Aristodemos afirma que convencer-se-ia se os deuses enviassem aos homens conselheiros que dissessem a eles o que fazer e o que evitar. Sócrates indaga se quando os deuses respondem nos oráculos ao povo ateniense eles não respondem também a ele e se quando os olímpicos fazem portentos, os beneficiários não são todos os homens. Nesse caso, Aristodemos é o único a ser ignorado? Sócrates pergunta se seria certo supor que os deuses deram ao homem a convicção de que ele pode fazer o bem e o mal sem que isso seja verdade. E, na suposição de que eles nos enganam, depois de tanto tempo, o homem já teria descoberto a farsa. 

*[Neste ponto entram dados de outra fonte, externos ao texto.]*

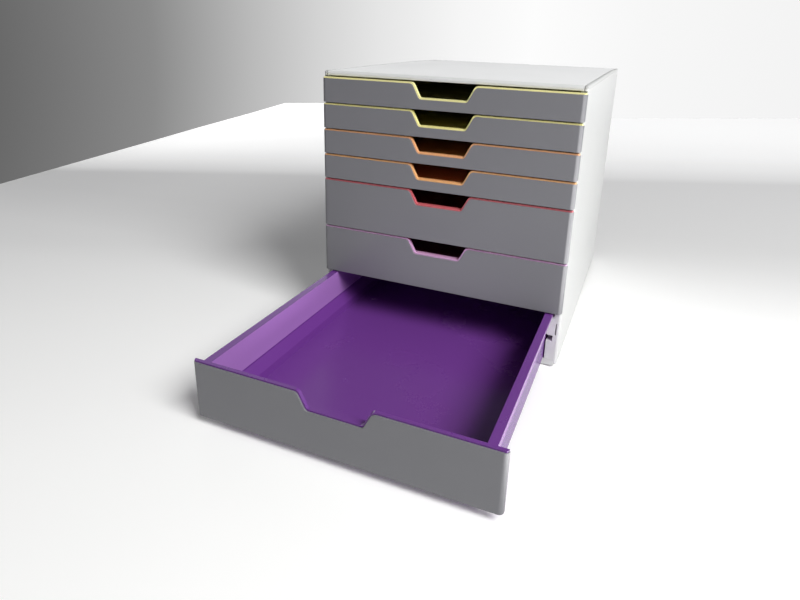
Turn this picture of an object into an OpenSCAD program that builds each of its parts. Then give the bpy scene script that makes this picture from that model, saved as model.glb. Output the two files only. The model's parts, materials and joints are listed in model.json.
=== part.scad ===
// Plastic drawer tower: a light grey casing with seven coloured trays behind grey front covers.
// Origin on the floor under the middle of the casing, +Z up, +X right, -Y towards the user.
// The runner frames have one groove per pitch. A small drawer takes one pitch, a large one two.

/* [Tower] */
// Overall width over the side panels and the front covers
tower_w = 280; // [270:0.5:330]
// Overall depth with every drawer closed
tower_d = 356; // [320:1:420]
// Height between one runner groove and the next
pitch = 28.3; // [26:0.1:40]
// Pitches that a small drawer takes
small_places = 1; // [1:1:2]
// Pitches that a large drawer takes
large_places = 2; // [2:1:3]

/* [Casing] */
// Thickness of an outer side panel
side_t = 3.5; // [3:0.1:6]
// Radius of the casing's outer front and top edges
edge_r = 3.2; // [2:0.1:3.4]
// Width of a runner frame, from its inner face to the side panel
runner_w = 10; // [9.8:0.1:14]
// Wall thickness of the runner frames
runner_t = 1.5; // [1.2:0.1:1.8]
// Thickness of the top panel's flat plate
top_t = 2.2; // [1.8:0.1:2.8]
// Height of the fascia above the top drawer
fascia_h = 5.2; // [4.6:0.1:12]
// Depth of the fascia, front to back
fascia_t = 4; // [3.5:0.1:8]
// Drop of the top panel from its crease to its rear edge
top_fall = 2; // [0:0.1:2.2]
// Length of the falling rear part of the top panel
top_fall_run = 100; // [40:1:140]
// Thickness of the back panel
back_t = 2.5; // [2:0.1:4]
// Height of the base panel
base_h = 7.4; // [6:0.1:14]
// Thickness of the base panel's floor
base_floor_t = 2.2; // [1.8:0.1:4]
// Wall thickness of the base panel's skirt and ribs
base_rib_t = 1.8; // [1.4:0.1:3]
// Number of ribs under the base panel, each way
base_ribs = 3; // [2:1:5]
// Gap below the side panels, down to the floor
side_lift = 4.2; // [2:0.1:6]

/* [Runner grooves] */
// Clear height of a groove
groove_h = 6.6; // [6.4:0.1:9]
// Depth of a groove into the side
groove_d = 6.4; // [6:0.1:6.6]
// Length of the stop rib in each groove
stop_l = 3; // [2:0.1:6]
// Distance of the stop rib behind the casing's front
stop_in = 12; // [6:0.5:30]
// Height of the slit above each groove
slit_h = 13.2; // [8:0.1:14]
// Width of that slit
slit_w = 1; // [0.8:0.1:1.4]

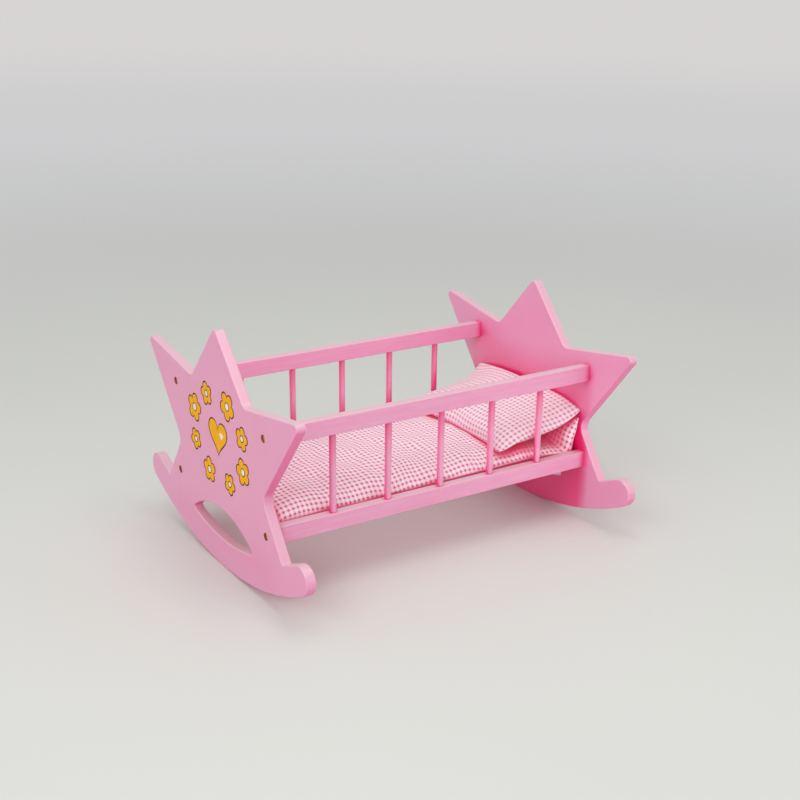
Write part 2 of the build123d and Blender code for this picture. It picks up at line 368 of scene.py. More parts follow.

Ademais, do mesmo modo que a mente controla o corpo, a inteligência que habita o universo controla todas as coisas à sua vontade. Pois se a visão humana alcança longas distâncias, não se deve crer que a visão do deus não possua o poder de ver tudo a um só tempo ou que a sua mente não possa pensar diversas coisas simultaneamente, dado que o homem pode pensar em muitas coisas sucessivamente. De fato, afirma Sócrates, se Aristodemos fizer o teste de servir aos deuses, ele verá que eles quererão revelar-lhe eventos que estão vedados à predição humana. Constatará que o divino é tão grande e poderoso que pode ver e ouvir tudo, estar presente a tudo simultaneamente e cuidar de tudo ao mesmo tempo.